What’s immediately apparent from the band’s 2010 debut, “Pickin’ Up the Pieces” is its kinetic energy. Instruments interlock without intruding upon each other and Fitzpatrick and co-singer Noelle Scaggs, both constantly move in the center of it all. He dresses like Don Draper and sings like an angrier Daryl Hall, and she has the style and harmonic capabilities of all of the Supremes in one.

“From the very first show, we started moving around, because the music was making us dance,” says Fitzpatrick. “And very early on, Noelle and I started to push each other. And now it’s to the point where she and I just do not stand still for one heartbeat. And when you’re in a hot, sweaty little dance club, I soak my suit through every single night.”

Tender tantrums

Fitzpatrick recalls the magical first time the band played Boston, last winter at Brighton Music Hall.

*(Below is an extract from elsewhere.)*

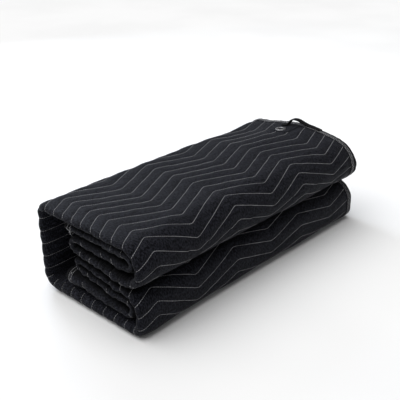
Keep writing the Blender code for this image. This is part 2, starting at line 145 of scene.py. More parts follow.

“It was a city we had never played before and we didn’t have any radio stations playing us, and for us to come there and sell out a club, we were pretty blown away. And that night really stands out for all of us because we were on such a grueling tour in the dead of winter. We went rushing out of Boston right after to avoid snow-pocalypse. … Noelle got a bad case of laryngitis, so when we got to Boston, she literally had no voice left. And for a singer, it’s super-emotional for us when your instrument doesn’t work the way you want. It’s inside your body and it’s a personal thing in a way that no other instrument can be. And she was just devastated because she didn’t know what she was going to do, and crying before the show. And we walked onstage in Brighton and told the audience that she had laryngitis and they were amazing. They sang all of her parts for her. It still gives me chills just telling it to you right now. It was just such a beautiful moment, and it was just so shocking to us that they all knew the whole record, every song!”